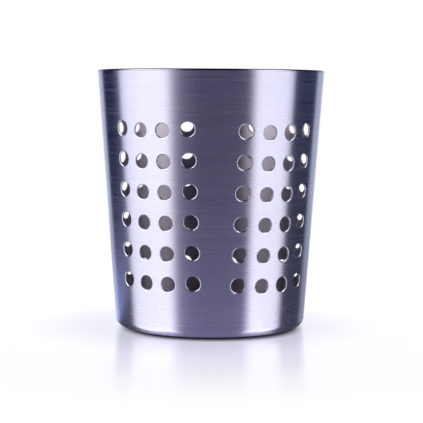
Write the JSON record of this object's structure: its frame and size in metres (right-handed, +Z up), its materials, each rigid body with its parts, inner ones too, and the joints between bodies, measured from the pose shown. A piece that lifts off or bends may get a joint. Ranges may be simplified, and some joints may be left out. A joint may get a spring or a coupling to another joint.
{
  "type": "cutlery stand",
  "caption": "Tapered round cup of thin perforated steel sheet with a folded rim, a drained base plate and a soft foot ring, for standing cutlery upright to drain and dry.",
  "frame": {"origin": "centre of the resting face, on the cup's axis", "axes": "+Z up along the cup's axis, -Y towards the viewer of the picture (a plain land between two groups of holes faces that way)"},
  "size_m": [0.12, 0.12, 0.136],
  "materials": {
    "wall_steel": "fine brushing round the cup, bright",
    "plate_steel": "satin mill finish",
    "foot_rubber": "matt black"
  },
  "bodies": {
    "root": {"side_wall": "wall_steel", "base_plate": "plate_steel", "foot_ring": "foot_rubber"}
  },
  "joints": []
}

---

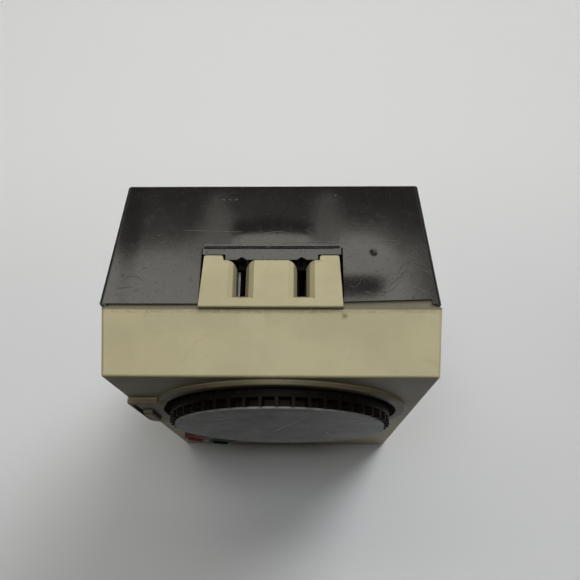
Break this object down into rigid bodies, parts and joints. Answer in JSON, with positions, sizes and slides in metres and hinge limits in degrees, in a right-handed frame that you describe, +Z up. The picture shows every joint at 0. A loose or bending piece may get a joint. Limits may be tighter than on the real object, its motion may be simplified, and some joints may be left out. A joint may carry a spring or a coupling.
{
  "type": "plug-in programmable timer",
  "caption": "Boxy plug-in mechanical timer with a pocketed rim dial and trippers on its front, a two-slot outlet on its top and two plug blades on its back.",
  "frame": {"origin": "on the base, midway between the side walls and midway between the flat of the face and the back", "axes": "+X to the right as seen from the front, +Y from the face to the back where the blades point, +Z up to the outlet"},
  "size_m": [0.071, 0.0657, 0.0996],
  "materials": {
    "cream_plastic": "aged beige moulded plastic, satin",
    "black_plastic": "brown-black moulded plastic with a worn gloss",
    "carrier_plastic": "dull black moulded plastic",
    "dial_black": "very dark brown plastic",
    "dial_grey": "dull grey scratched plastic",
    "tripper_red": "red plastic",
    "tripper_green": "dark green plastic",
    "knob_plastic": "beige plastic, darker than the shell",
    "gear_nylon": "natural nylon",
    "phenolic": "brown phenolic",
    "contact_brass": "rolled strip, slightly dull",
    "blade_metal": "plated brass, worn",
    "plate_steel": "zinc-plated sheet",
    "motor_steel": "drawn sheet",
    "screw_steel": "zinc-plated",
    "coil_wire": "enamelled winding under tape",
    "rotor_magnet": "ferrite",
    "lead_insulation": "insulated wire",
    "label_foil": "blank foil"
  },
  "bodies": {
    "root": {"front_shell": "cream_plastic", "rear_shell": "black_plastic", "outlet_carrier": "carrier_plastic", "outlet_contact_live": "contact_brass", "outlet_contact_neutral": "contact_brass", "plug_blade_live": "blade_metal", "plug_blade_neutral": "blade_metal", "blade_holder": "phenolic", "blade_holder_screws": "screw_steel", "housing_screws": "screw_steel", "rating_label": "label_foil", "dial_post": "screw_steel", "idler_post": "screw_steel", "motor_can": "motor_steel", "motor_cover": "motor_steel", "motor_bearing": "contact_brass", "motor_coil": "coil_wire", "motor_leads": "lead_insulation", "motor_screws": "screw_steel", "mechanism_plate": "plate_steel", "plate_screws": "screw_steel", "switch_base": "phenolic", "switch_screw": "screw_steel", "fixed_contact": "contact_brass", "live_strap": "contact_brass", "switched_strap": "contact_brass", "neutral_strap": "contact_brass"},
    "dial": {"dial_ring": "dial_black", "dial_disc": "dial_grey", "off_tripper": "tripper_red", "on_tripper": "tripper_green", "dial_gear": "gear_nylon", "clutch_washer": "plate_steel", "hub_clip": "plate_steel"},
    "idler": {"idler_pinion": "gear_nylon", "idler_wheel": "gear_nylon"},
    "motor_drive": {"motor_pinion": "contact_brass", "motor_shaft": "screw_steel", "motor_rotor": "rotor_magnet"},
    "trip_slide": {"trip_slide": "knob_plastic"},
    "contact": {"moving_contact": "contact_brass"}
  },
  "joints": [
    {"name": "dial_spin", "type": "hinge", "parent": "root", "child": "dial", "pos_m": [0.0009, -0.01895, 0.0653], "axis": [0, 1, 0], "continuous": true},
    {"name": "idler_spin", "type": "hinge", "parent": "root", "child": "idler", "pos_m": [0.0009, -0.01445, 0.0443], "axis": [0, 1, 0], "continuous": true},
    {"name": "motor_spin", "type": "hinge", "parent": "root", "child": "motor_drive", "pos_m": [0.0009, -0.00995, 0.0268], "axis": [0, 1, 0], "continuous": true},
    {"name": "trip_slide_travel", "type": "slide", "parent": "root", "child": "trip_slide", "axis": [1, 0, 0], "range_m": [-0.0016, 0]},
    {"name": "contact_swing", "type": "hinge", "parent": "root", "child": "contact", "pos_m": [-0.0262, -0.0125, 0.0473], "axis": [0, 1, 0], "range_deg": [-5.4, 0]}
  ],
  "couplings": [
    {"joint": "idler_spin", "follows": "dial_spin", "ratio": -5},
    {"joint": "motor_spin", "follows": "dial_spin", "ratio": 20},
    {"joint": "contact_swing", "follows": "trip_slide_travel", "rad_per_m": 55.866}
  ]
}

...

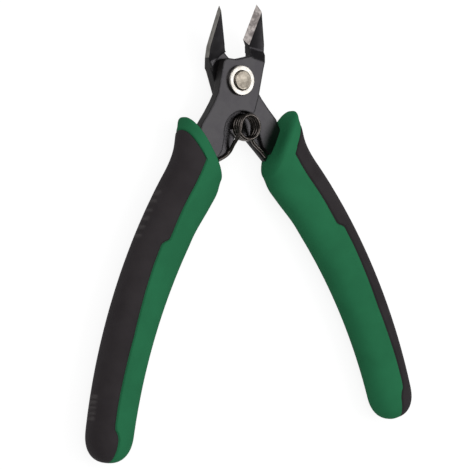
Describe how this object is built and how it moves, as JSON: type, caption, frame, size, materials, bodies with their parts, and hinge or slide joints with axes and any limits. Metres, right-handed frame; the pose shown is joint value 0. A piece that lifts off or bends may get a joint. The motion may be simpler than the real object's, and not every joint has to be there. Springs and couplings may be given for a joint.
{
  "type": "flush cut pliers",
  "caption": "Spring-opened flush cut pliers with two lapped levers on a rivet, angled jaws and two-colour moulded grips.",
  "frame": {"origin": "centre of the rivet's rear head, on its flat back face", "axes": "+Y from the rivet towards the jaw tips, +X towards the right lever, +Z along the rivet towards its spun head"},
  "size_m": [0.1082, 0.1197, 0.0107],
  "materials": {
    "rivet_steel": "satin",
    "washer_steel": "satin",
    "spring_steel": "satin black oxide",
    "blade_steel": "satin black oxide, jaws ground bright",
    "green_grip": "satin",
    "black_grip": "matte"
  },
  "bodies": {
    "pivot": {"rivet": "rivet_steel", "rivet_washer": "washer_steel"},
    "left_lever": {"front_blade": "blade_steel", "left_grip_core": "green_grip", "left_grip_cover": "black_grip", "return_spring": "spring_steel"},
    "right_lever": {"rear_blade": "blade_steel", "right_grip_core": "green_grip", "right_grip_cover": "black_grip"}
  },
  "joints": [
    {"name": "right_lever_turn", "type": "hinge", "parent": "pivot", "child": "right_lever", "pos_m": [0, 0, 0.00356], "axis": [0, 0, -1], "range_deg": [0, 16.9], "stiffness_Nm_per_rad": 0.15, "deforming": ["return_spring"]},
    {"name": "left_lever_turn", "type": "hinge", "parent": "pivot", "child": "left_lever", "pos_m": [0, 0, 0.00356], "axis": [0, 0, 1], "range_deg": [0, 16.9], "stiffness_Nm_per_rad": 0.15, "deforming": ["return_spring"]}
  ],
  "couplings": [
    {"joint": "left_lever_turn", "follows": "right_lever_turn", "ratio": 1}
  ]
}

DIRECTIONS FOR THIS TASK: Using the listing above, list every line in which the string "lifts" occurs.

RESPONSE TO THE TASK:
Write the JSON record of this object's structure: its frame and size in metres (right-handed, +Z up), its materials, each rigid body with its parts, inner ones too, and the joints between bodies, measured from the pose shown. A piece that lifts off or bends may get a joint. Ranges may be simplified, and some joints may be left out. A joint may get a spring or a coupling to another joint.
Describe how this object is built and how it moves, as JSON: type, caption, frame, size, materials, bodies with their parts, and hinge or slide joints with axes and any limits. Metres, right-handed frame; the pose shown is joint value 0. A piece that lifts off or bends may get a joint. The motion may be simpler than the real object's, and not every joint has to be there. Springs and couplings may be given for a joint.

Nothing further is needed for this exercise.